» DATA BLOCK
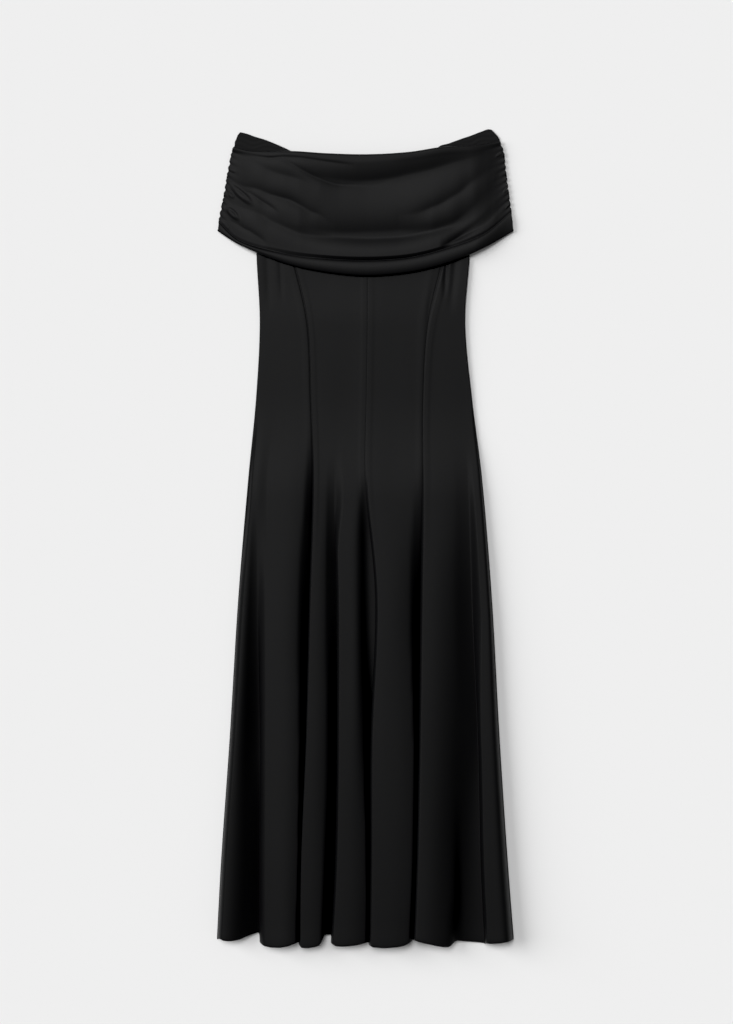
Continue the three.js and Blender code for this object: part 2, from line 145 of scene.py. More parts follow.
def crepeGroup():
    # the close pebbly grain of crepe, and a slight unevenness of its dye
    group = bpy.data.node_groups.new("crepeGrain", "ShaderNodeTree")
    for name, value in (("Grain Size", 1000), ("Tone Size", 12), ("Tone Spread", 0.1)):
        socket = group.interface.new_socket(name, in_out="INPUT", socket_type="NodeSocketFloat")
        socket.default_value = value
    for name in ("Height", "Tone"):
        group.interface.new_socket(name, in_out="OUTPUT", socket_type="NodeSocketFloat")
    nodes, links = group.nodes, group.links
    start = nodes.new("NodeGroupInput")
    end = nodes.new("NodeGroupOutput")
    place = nodes.new("ShaderNodeTexCoord")
    yarn = nodes.new("ShaderNodeTexNoise")
    yarn.inputs["Detail"].default_value = crepe["yarnDetail"]
    yarn.inputs["Distortion"].default_value = crepe["yarnTwist"]
    links.new(place.outputs["Object"], yarn.inputs["Vector"])
    links.new(start.outputs["Grain Size"], yarn.inputs["Scale"])
    pebble = nodes.new("ShaderNodeTexVoronoi")
    links.new(place.outputs["Object"], pebble.inputs["Vector"])
    links.new(start.outputs["Grain Size"], pebble.inputs["Scale"])
    both = nodes.new("ShaderNodeMath")
    both.operation = "MULTIPLY_ADD"
    both.inputs[1].default_value = crepe["pebbleShare"]
    links.new(pebble.outputs["Distance"], both.inputs[0])
    links.new(yarn.outputs["Fac"], both.inputs[2])
    links.new(both.outputs[0], end.inputs["Height"])
    dye = nodes.new("ShaderNodeTexNoise")
    dye.inputs["Detail"].default_value = crepe["toneDetail"]
    links.new(place.outputs["Object"], dye.inputs["Vector"])
    links.new(start.outputs["Tone Size"], dye.inputs["Scale"])
    centred = nodes.new("ShaderNodeMath")
    centred.operation = "SUBTRACT"
    centred.inputs[1].default_value = 0.5
    links.new(dye.outputs["Fac"], centred.inputs[0])
    tone = nodes.new("ShaderNodeMath")
    tone.operation = "MULTIPLY_ADD"
    tone.inputs[2].default_value = 1
    links.new(centred.outputs[0], tone.inputs[0])
    links.new(start.outputs["Tone Spread"], tone.inputs[1])
    links.new(tone.outputs[0], end.inputs["Tone"])
    return group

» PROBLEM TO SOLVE
Using the data above, output each line exactly.

» FULL ANSWER
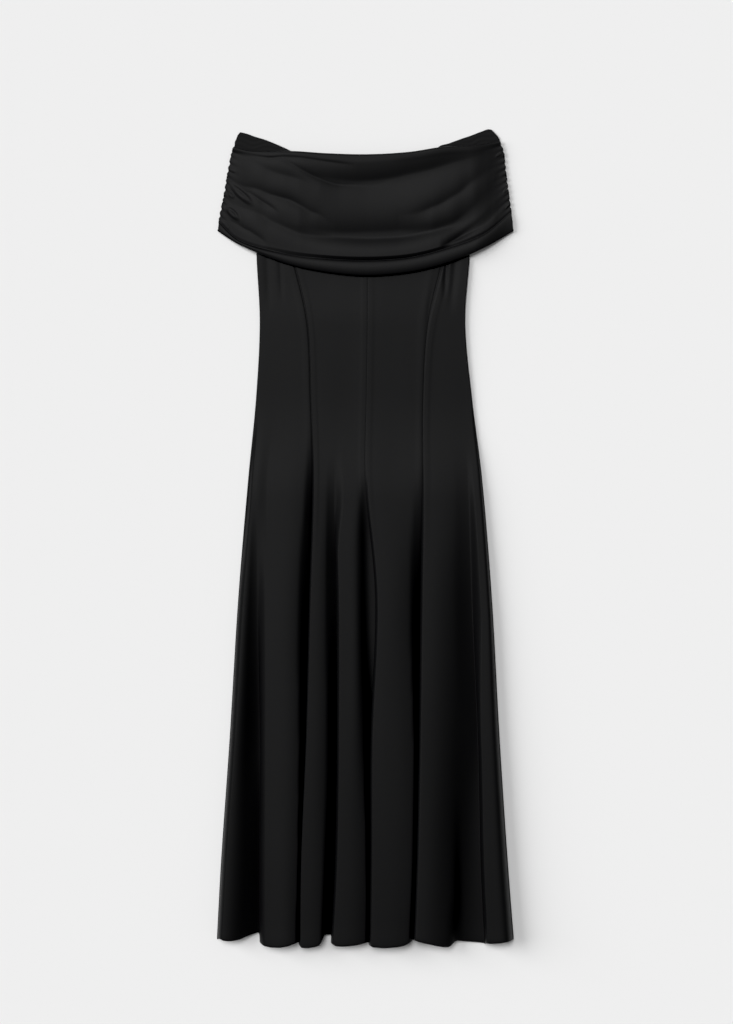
Continue the three.js and Blender code for this object: part 2, from line 145 of scene.py. More parts follow.
def crepeGroup():
    # the close pebbly grain of crepe, and a slight unevenness of its dye
    group = bpy.data.node_groups.new("crepeGrain", "ShaderNodeTree")
    for name, value in (("Grain Size", 1000), ("Tone Size", 12), ("Tone Spread", 0.1)):
        socket = group.interface.new_socket(name, in_out="INPUT", socket_type="NodeSocketFloat")
        socket.default_value = value
    for name in ("Height", "Tone"):
        group.interface.new_socket(name, in_out="OUTPUT", socket_type="NodeSocketFloat")
    nodes, links = group.nodes, group.links
    start = nodes.new("NodeGroupInput")
    end = nodes.new("NodeGroupOutput")
    place = nodes.new("ShaderNodeTexCoord")
    yarn = nodes.new("ShaderNodeTexNoise")
    yarn.inputs["Detail"].default_value = crepe["yarnDetail"]
    yarn.inputs["Distortion"].default_value = crepe["yarnTwist"]
    links.new(place.outputs["Object"], yarn.inputs["Vector"])
    links.new(start.outputs["Grain Size"], yarn.inputs["Scale"])
    pebble = nodes.new("ShaderNodeTexVoronoi")
    links.new(place.outputs["Object"], pebble.inputs["Vector"])
    links.new(start.outputs["Grain Size"], pebble.inputs["Scale"])
    both = nodes.new("ShaderNodeMath")
    both.operation = "MULTIPLY_ADD"
    both.inputs[1].default_value = crepe["pebbleShare"]
    links.new(pebble.outputs["Distance"], both.inputs[0])
    links.new(yarn.outputs["Fac"], both.inputs[2])
    links.new(both.outputs[0], end.inputs["Height"])
    dye = nodes.new("ShaderNodeTexNoise")
    dye.inputs["Detail"].default_value = crepe["toneDetail"]
    links.new(place.outputs["Object"], dye.inputs["Vector"])
    links.new(start.outputs["Tone Size"], dye.inputs["Scale"])
    centred = nodes.new("ShaderNodeMath")
    centred.operation = "SUBTRACT"
    centred.inputs[1].default_value = 0.5
    links.new(dye.outputs["Fac"], centred.inputs[0])
    tone = nodes.new("ShaderNodeMath")
    tone.operation = "MULTIPLY_ADD"
    tone.inputs[2].default_value = 1
    links.new(centred.outputs[0], tone.inputs[0])
    links.new(start.outputs["Tone Spread"], tone.inputs[1])
    links.new(tone.outputs[0], end.inputs["Tone"])
    return group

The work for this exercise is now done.